# Solar battery charger and batteries



## budgetprepp-n (Apr 7, 2013)

I have one of those small solar battery chargers and I been using it. It takes all day on a sunny day or maybe two days to get a really good charge. And I needed to remove the batteries when they weren't be charged. It seemed like the charger would take back the juice from the batteries if you left them in overnight. And the cheap rechargeable batteries didn't do neer as well as A good name brand did. 
So with a good rechargeable battery and two days of charging your good to go. 
But still in a pinch it would be better than no charger at all. Anyone else use a solar charger?

http://www.ebay.com/itm/Solar-11-in...158144&hash=item48723250ef:g:9K0AAOSwxX1Zwd7F


----------



## khaotic (Jan 16, 2017)

I use one of these with this kind of solar panel it takes a few hours but works well for me.


----------



## sideKahr (Oct 15, 2014)

I have one like yours, budgetprepp, and it works okay but it's slow.
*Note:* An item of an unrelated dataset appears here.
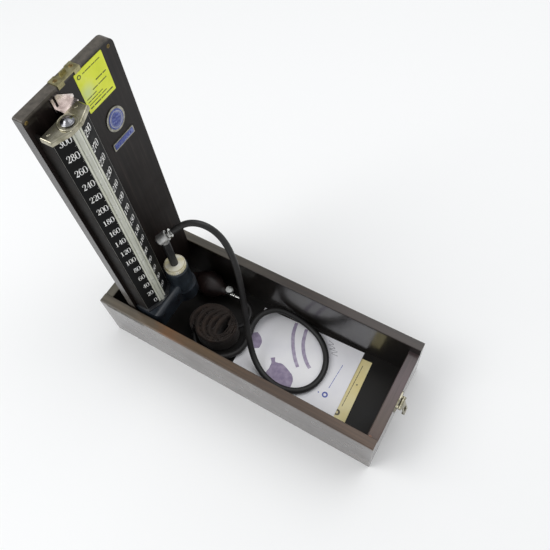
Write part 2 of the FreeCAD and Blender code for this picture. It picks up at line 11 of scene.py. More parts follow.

I prefer this little folding panel from GoalZero. It's 7 watts, and charges an 18650 lithium ion cell in about 4 hours. You can charge a power bank with it, then use the bank to charge your phone or whatever. Or you can charge GoalZero's proprietary cell holder, which also functions as a flashlight. Pretty cool.


----------



## Smitty901 (Nov 16, 2012)

Around home I use the Solar panel to run the inverter and plug the normal charger into that to charge them faster. Of course even that is a some what slow process.


----------



## Stockton (Jun 21, 2017)

https://www.costco.com/Coleman-100W-Solar-Panel-With-7AMP-Charge-Controller-.product.100349972.html

Got one of these a few weeks ago. Well I ordered it a few weeks ago
and it just came on Monday. I didn't have time Monday so hopefully
I can test it out this weekend. I expect good battery charge as the 
weather is sunny and the panel looks quite solid. Not quite portable
though.

They were on sale at 119. It cost me $132 with taxes.


----------



## budgetprepp-n (Apr 7, 2013)

sideKahr said:


> I have one like yours, budgetprepp, and it works okay but it's slow.
> 
> I prefer this little folding panel from GoalZero. It's 7 watts, and charges an 18650 lithium ion cell in about 4 hours. You can charge a power bank with it, then use the bank to charge your phone or whatever. Or you can charge GoalZero's proprietary cell holder, which also functions as a flashlight. Pretty cool.
> 
> View attachment 56242


that's nice looking set up


----------



## sideKahr (Oct 15, 2014)

budgetprepp-n said:


> that's nice looking set up


Sam's Club.


----------



## 8301 (Nov 29, 2014)

what sideKahr has is a faster and more versatile set up but costs more. It can usually charge anything from a laptop to a cell phone or radio.


----------



## edprof (Aug 13, 2016)

Not too long ago I bought a 200 watt solar outfit with two 100 watt panels, a 400 watt charge controller, 30 feet of cable for each panel, and appropriate cabling for all of that plus to my battery. Battery is a garden-variety Walmart 12 volt deep cycle marine battery. Except for the battery, this was a package deal from Harbor Freight. This charges my battery really well. It does it pretty fast on a sunny day.


----------